Cue Munster and despite the Sunday brunchtime kick-off, home team and home crowd alike should be in full metal jacket mode. Encouragingly, Peter O’Mahony has been passed fit in an unchanged side as Munster brace themselves for yet another win-or-bust, last day finale in January.
“There’s been so many of them,” admits O’Mahony. “We don’t like to do things in any way handy. Every time you get out of your pool in Europe it’s a huge feat. It’s a massive competition and the games are getting so big and the teams, the quality is incredible. The fact that we’ve put ourselves in the position to be in with a shout, it’s in our hands now to go to another quarter-final, it’s something that we’re proud of.”
Besides, if someone had given Munster this scenario last October, they’d have taken it.
“Yes, of course you would. You’ve an opportunity to go to another quarter-final. We’ve got to go and win at the weekend and it’s going to be massively difficult because they’re such a good side but you’d bite someone’s hand off for it.”
As things stand, Wasps can overtake Ulster in Pool One with a bonus point win, and that could top the group were La Rochelle to lose at home to Harlequins or, altogether more likely, elevate them to second place on 17 points.

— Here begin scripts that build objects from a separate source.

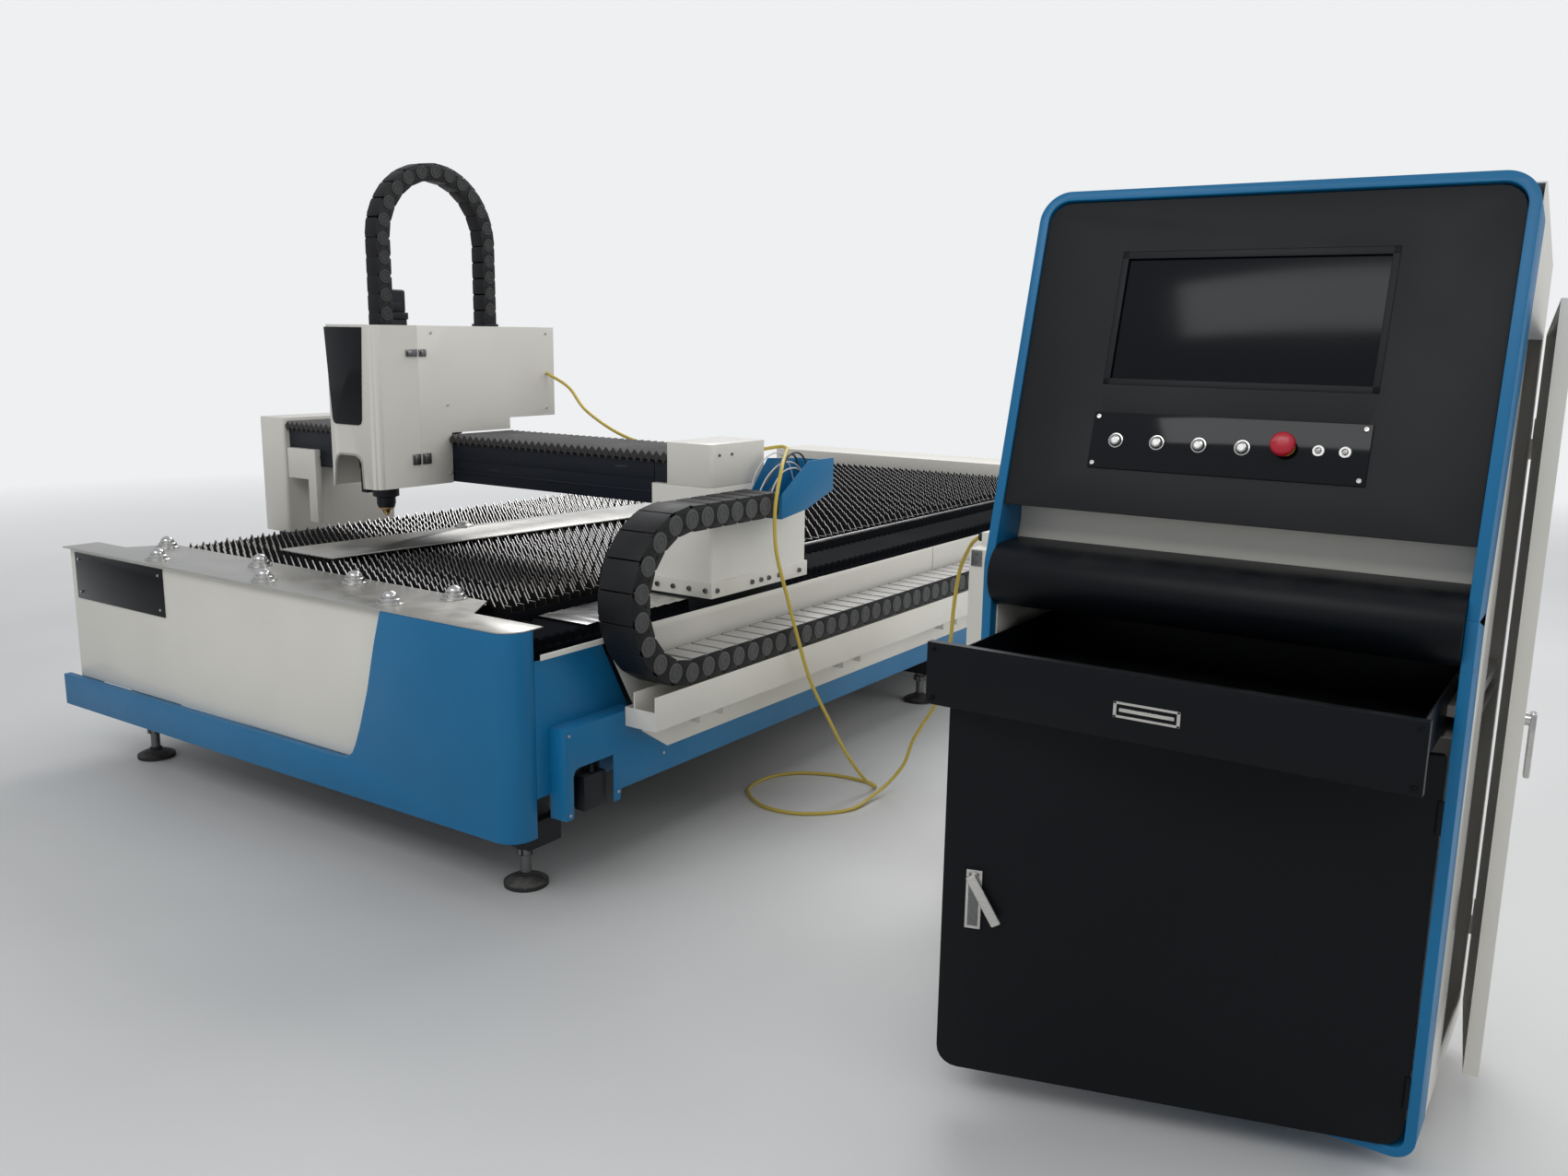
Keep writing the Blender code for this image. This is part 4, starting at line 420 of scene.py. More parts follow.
def settled_dust_group():
    """Dust that lies on faces that look up, in patches."""
    tree, given, result = new_group(
        "settled_dust", (("Vector", "Vector"), ("Normal", "Vector")), (("Dust", "Float"),))
    parts = shader_node(tree, "ShaderNodeSeparateXYZ", Vector=given.outputs["Normal"])
    flat = spread(tree, parts.outputs["Z"], *FLAT_RANGE)
    patch = spread(tree, noise(tree, given.outputs["Vector"], *DUST_PATCH), *DUST_RANGE)
    tree.links.new(combined(tree, flat, patch), result.inputs["Dust"])
    return tree


def brushed_metal_group():
    """Lines of brushed or rolled metal that run along X, with darker stains."""
    tree, given, result = new_group(
        "brushed_metal", (("Vector", "Vector"), ("Along", "Vector")),
        (("Height", "Float"), ("Line", "Float"), ("Stain", "Float")))
    stretched = tree.nodes.new("ShaderNodeVectorMath")
    stretched.operation = "MULTIPLY"
    tree.links.new(given.outputs["Vector"], stretched.inputs[0])
    tree.links.new(given.outputs["Along"], stretched.inputs[1])
    line = noise(tree, stretched.outputs["Vector"], *LINE_NOISE)
    stain = noise(tree, given.outputs["Vector"], *STAIN_NOISE)
    tree.links.new(line, result.inputs["Height"])
    tree.links.new(spread(tree, line, *LINE_RANGE), result.inputs["Line"])
    tree.links.new(spread(tree, stain, *STAIN_RANGE), result.inputs["Stain"])
    return tree


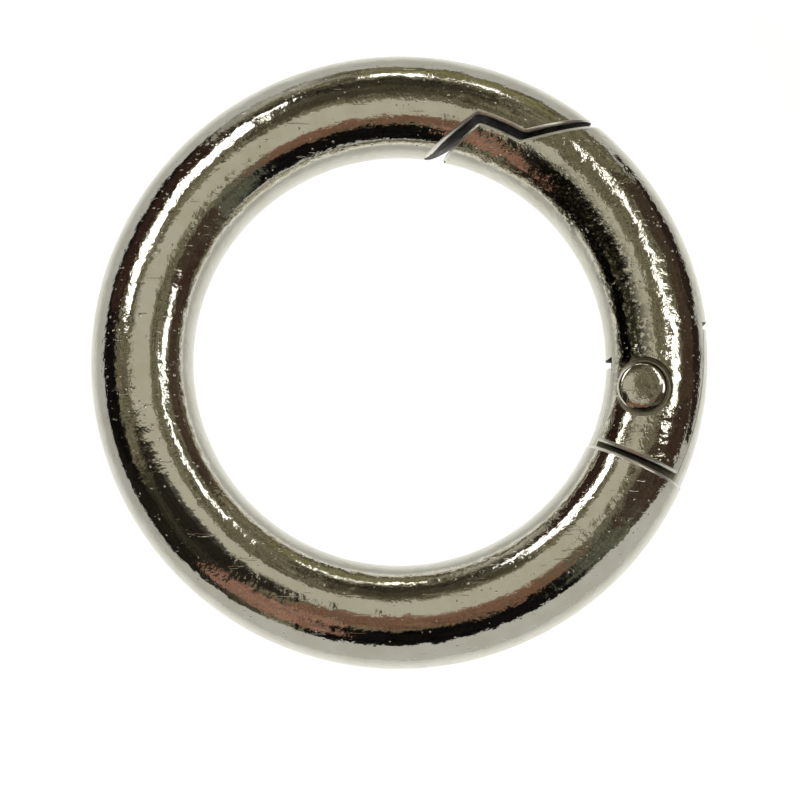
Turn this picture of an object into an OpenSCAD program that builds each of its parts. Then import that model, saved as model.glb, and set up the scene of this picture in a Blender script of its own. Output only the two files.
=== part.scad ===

That might be enough to qualify, although come kick-off, a win for Exeter away to Glasgow and bonus point wins for Saracens at home to Northampton and Bath away to Benetton would make 17 points insufficient to qualify.
Wasps’ team selection suggests they are clinging to that hope, while Ulster, who have recalled Darren Cave, Kieran Treadwell and Kyle McCall, have been notoriously inconsistent this season, and have largely failed to deliver away from home. But the win in Harlequins was an exception, and come kick-off, their need should be way more acute.
Bearing all this in mind, the quarter-finals could look something like this: Leinster v Exeter, Clermont v Racing, Ulster v La Rochelle, Scarlets v Munster.
Then again, they probably won’t look anything like that at all.